DATASET CONTENT —

Start

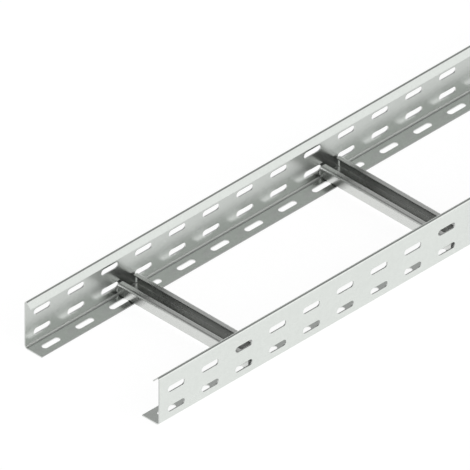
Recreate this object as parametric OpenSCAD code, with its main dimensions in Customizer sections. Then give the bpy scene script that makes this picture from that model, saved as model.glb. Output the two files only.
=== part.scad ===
// Cable ladder section: two slotted side rails joined by open-topped channel rungs.
// X runs along the ladder, Y across it and Z up. The origin is at the middle of the
// ladder's length and width, at the level of the floor that the rails stand on.

/* [Ladder] */
// Length of the section, which is the length of each side rail
ladder_len = 3000; // [600:50:6000]
// Width over the outer faces of the side rails
ladder_w = 200; // [120:10:600]
// Thickness of the galvanised sheet that rails and rungs are rolled from
sheet_t = 1.5; // [1:0.1:2]

/* [Side rail] */
// Height of a side rail
rail_h = 60; // [50:1:110]
// Width of the foot flange, which turns inward under the rungs
flange_w = 25.5; // [22:0.5:40]
// Inner radius of the bend between web and foot flange
foot_bend_r = 3; // [1:0.5:4]
// Inner radius of the bend at the top of the web
top_bend_r = 1; // [0.5:0.5:2]
// Slope of the stiffening lip along the top, in degrees below level
lip_slope = 45; // [30:5:70]
// Straight length of the stiffening lip
lip_len = 8; // [4:0.5:12]

/* [Slots] */
// Distance from one slot's middle to the next along a rail
slot_pitch = 50; // [40:5:100]
// Distance from the end of a rail to the middle of its first slot
slot_start = 25; // [15:1:40]
// Overall length of a slot
slot_len = 25; // [12:0.5:30]
// Width of a slot
slot_w = 7.5; // [5:0.5:9]
// Height of the lower row of web slots above the floor
web_row_z = 14.5; // [12:0.5:18]
// Distance from the lower row of web slots up to the upper row
web_row_gap = 25; // [15:1:28]
// Distance of the flange slots from the outer face of the rail
flange_row_y = 14.5; // [12:0.5:16]

/* [Rungs] */
// Distance from one rung's middle to the next
rung_pitch = 300; // [150:50:600]
// Distance from the end of the section to the middle of the first rung
rung_start = 150; // [50:10:300]
// Width of a rung along the ladder
rung_w = 30; // [26:1:60]
// Height of a rung
rung_h = 15; // [10:0.5:25]
// Width of the open mouth along the top of a rung
rung_mouth = 16; // [8:1:20]
// Inner radius of the bends of a rung
rung_bend_r = 1; // [0.5:0.5:2]
// Gap between a rung's end and the web beside it
rung_gap = 2; // [0.5:0.5:3]
// Room that a rung's rounded lower end leaves over the foot bend that it runs onto
corner_clearance = 0.5; // [0.2:0.1:1]

/* [Hidden] */
$fn = 32;
// Length by which a cutter stands out of the sheet that it cuts
cut_over = 1;
// How far the lip's flats lie inside the arcs of its bend, so that each pair crosses once
lip_inset = 0.01;
// Angle by which the top bend runs on inside the lip
lip_overlap = 20;
foot_r = foot_bend_r + sheet_t;
top_r = top_bend_r + sheet_t;
rung_r = rung_bend_r + sheet_t;
// A rung stops short of both webs
rung_len = ladder_w - 2 * (sheet_t + rung_gap);
rung_corner_r = max(foot_bend_r - rung_gap, 0) + corner_clearance;
slot_count = floor((ladder_len - 2 * slot_start) / slot_pitch) + 1;
rung_count = floor((ladder_len - 2 * rung_start) / rung_pitch) + 1;

function rung_name(i) = str("rung_", i < 10 ? "0" : "", i);

// Slice of a disc about its own centre, from one angle through a turn
module slice(r, from, turn) {
    steps = 3;
    reach = 2 * r;
    intersection() {
        circle(r);
        polygon(concat(
            [[0, 0]],
            [for (k = [0:steps]) reach * [cos(from + turn * k / steps), sin(from + turn * k / steps)]]
        ));
    }
}

// Section of a bend in the sheet about its own centre
module bend(inner_r, from, turn) {
    difference() {
        slice(inner_r + sheet_t, from, turn);
        circle(inner_r);
    }
}

// Outline of one slot with round ends, along its own X
module slot_outline() {
    square([slot_len - slot_w, slot_w], center = true);
    for (side = [-1, 1])
        translate([side * (slot_len - slot_w) / 2, 0])
            circle(d = slot_w);
}

// One row of slots along the rail, at a height in the outline's own plane
module slot_row(height) {
    for (i = [0:slot_count - 1])
        translate([slot_start + i * slot_pitch, height])
            slot_outline();
}

// Section of the top bend and the lip that slopes down from it, about the bend's centre
module lip_section() {
    difference() {
        union() {
            slice(top_r, 90 - lip_slope - lip_overlap, 90 + lip_slope + lip_overlap);
            rotate(-lip_slope)
                square([lip_len, top_r - lip_inset]);
        }
        circle(top_bend_r);
        rotate(-lip_slope)
            translate([0, -cut_over])
                square([lip_len + cut_over, top_bend_r - lip_inset + cut_over]);
    }
}

// Section of the right-hand rail: outer face at 0, inward to the right, floor at 0
module rail_section() {
    translate([0, foot_r])
        square([sheet_t, rail_h - foot_r - top_r]);
    translate([foot_r, foot_r])
        bend(foot_bend_r, 180, 90);
    translate([foot_r, 0])
        square([flange_w - foot_r, sheet_t]);
    translate([top_r, rail_h - top_r])
        lip_section();
}

// The right-hand rail from its end at 0: the section along X, less its three rows of slots
module side_rail() {
    difference() {
        rotate([90, 0, 90])
            linear_extrude(ladder_len)
                rail_section();
        translate([0, sheet_t + cut_over, 0])
            rotate([90, 0, 0])
                linear_extrude(sheet_t + 2 * cut_over) {
                    slot_row(web_row_z);
                    slot_row(web_row_z + web_row_gap);
                }
        translate([0, 0, -cut_over])
            linear_extrude(sheet_t + 2 * cut_over)
                slot_row(flange_row_y);
    }
}

module side_rail_right() {
    color("#d3d7d4")
        translate([-ladder_len / 2, -ladder_w / 2, 0])
            side_rail();
}

module side_rail_left() {
    color("#d3d7d4")
        mirror([0, 1, 0])
            translate([-ladder_len / 2, -ladder_w / 2, 0])
                side_rail();
}

// Section of a rung: middle at 0, floor at 0, open along its top between two lips
module rung_section() {
    flat = rung_w / 2 - rung_r;
    translate([-flat, 0])
        square([2 * flat, sheet_t]);
    for (side = [0, 1])
        mirror([side, 0]) {
            translate([flat, rung_r])
                bend(rung_bend_r, 270, 90);
            translate([rung_w / 2 - sheet_t, rung_r])
                square([sheet_t, rung_h - 2 * rung_r]);
            translate([flat, rung_h - rung_r])
                bend(rung_bend_r, 0, 90);
            translate([rung_mouth / 2, rung_h - sheet_t])
                square([flat - rung_mouth / 2, sheet_t]);
        }
}

// What a rung's lower end corner loses, so that it clears the foot bend
module corner_relief() {
    difference() {
        translate([0, -cut_over - rung_corner_r])
            square(rung_corner_r + cut_over);
        circle(rung_corner_r);
    }
}

// A rung standing on the two foot flanges, a gap away from each web
module rung(i) {
    color("#c4c8c5")
        translate([rung_start + (i - 1) * rung_pitch - ladder_len / 2, 0, sheet_t])
            difference() {
                rotate([90, 0, 0])
                    linear_extrude(rung_len, center = true)
                        rung_section();
                for (side = [0, 1])
                    mirror([0, side, 0])
                        translate([0, rung_len / 2 - rung_corner_r, rung_corner_r])
                            rotate([90, 0, 90])
                                linear_extrude(rung_w + 2 * cut_over, center = true)
                                    corner_relief();
            }
}

side_rail_left();
side_rail_right();
for (i = [1:rung_count])
    rung(i);
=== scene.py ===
"""Cable ladder section in galvanised steel: sheet finish, spot welds, floor, light and camera.

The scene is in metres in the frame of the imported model: X along the ladder, Y across it to
the left rail, Z up from the floor. The sheet's sizes are in millimetres, and so are the
coordinates that its finish is worked out from.
"""

from functools import partial

import bpy
import numpy as np
from mathutils import Matrix, Vector


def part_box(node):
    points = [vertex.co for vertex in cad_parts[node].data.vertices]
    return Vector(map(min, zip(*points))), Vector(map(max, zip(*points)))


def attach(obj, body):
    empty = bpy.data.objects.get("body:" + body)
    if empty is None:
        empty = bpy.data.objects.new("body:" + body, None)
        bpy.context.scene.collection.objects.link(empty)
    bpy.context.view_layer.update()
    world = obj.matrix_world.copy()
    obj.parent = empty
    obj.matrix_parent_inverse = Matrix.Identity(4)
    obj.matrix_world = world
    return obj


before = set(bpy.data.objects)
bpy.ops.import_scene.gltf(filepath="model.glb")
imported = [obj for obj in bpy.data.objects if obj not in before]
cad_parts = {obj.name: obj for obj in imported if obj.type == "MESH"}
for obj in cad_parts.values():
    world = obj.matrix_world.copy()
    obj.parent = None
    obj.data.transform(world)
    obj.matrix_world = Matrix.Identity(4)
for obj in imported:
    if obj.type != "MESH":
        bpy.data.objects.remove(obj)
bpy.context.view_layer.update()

MM = 0.001
BODY = "root"
RAILS = ("side_rail_left", "side_rail_right")
RUNGS = sorted(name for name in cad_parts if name.startswith("rung_"))
RAIL_TOP_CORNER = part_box("side_rail_left")[1]
RUNG_LOW, RUNG_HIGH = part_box(RUNGS[0])

# The rolled sheet of rails and rungs, in mm
SHEET = 1.5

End

YOUR GOAL — Using the data above, reproduce exactly the lines from the line that contains "clears the foot bend" through the line that contains "before = set(bpy.data.objects)", including both.

ANSWER —
// What a rung's lower end corner loses, so that it clears the foot bend
module corner_relief() {
    difference() {
        translate([0, -cut_over - rung_corner_r])
            square(rung_corner_r + cut_over);
        circle(rung_corner_r);
    }
}

// A rung standing on the two foot flanges, a gap away from each web
module rung(i) {
    color("#c4c8c5")
        translate([rung_start + (i - 1) * rung_pitch - ladder_len / 2, 0, sheet_t])
            difference() {
                rotate([90, 0, 0])
                    linear_extrude(rung_len, center = true)
                        rung_section();
                for (side = [0, 1])
                    mirror([0, side, 0])
                        translate([0, rung_len / 2 - rung_corner_r, rung_corner_r])
                            rotate([90, 0, 90])
                                linear_extrude(rung_w + 2 * cut_over, center = true)
                                    corner_relief();
            }
}

side_rail_left();
side_rail_right();
for (i = [1:rung_count])
    rung(i);
=== scene.py ===
"""Cable ladder section in galvanised steel: sheet finish, spot welds, floor, light and camera.

The scene is in metres in the frame of the imported model: X along the ladder, Y across it to
the left rail, Z up from the floor. The sheet's sizes are in millimetres, and so are the
coordinates that its finish is worked out from.
"""

from functools import partial

import bpy
import numpy as np
from mathutils import Matrix, Vector


def part_box(node):
    points = [vertex.co for vertex in cad_parts[node].data.vertices]
    return Vector(map(min, zip(*points))), Vector(map(max, zip(*points)))


def attach(obj, body):
    empty = bpy.data.objects.get("body:" + body)
    if empty is None:
        empty = bpy.data.objects.new("body:" + body, None)
        bpy.context.scene.collection.objects.link(empty)
    bpy.context.view_layer.update()
    world = obj.matrix_world.copy()
    obj.parent = empty
    obj.matrix_parent_inverse = Matrix.Identity(4)
    obj.matrix_world = world
    return obj


before = set(bpy.data.objects)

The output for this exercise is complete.